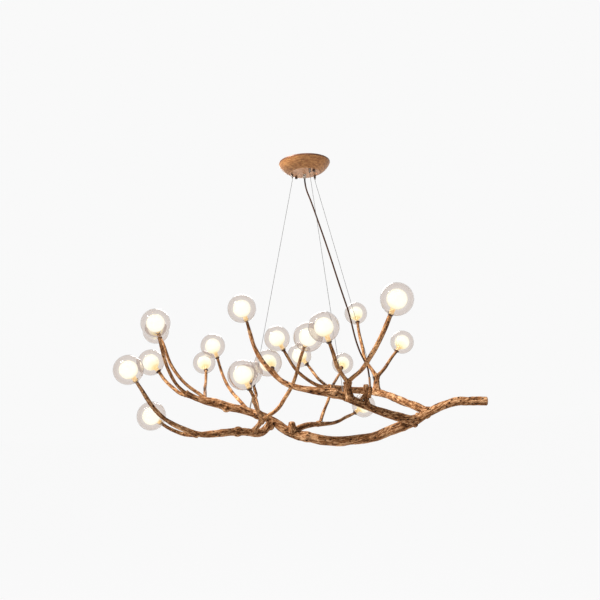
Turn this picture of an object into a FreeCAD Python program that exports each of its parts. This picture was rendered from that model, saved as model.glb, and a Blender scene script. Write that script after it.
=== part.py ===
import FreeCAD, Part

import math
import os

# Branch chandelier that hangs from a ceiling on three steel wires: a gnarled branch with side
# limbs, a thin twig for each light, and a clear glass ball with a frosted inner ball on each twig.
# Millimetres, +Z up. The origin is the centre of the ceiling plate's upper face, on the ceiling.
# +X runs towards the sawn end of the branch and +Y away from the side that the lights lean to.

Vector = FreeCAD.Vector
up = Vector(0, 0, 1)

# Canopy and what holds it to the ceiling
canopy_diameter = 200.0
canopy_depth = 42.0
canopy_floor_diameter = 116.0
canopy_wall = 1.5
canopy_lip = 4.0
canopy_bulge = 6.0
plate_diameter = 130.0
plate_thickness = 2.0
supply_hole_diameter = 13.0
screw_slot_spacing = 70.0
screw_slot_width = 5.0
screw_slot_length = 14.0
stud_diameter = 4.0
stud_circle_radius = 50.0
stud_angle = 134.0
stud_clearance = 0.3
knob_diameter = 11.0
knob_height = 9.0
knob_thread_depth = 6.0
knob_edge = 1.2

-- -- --

- THE REQUEST
Write down only the number of lines that contain the string "each" in the listing.

- FINISHED TASK
2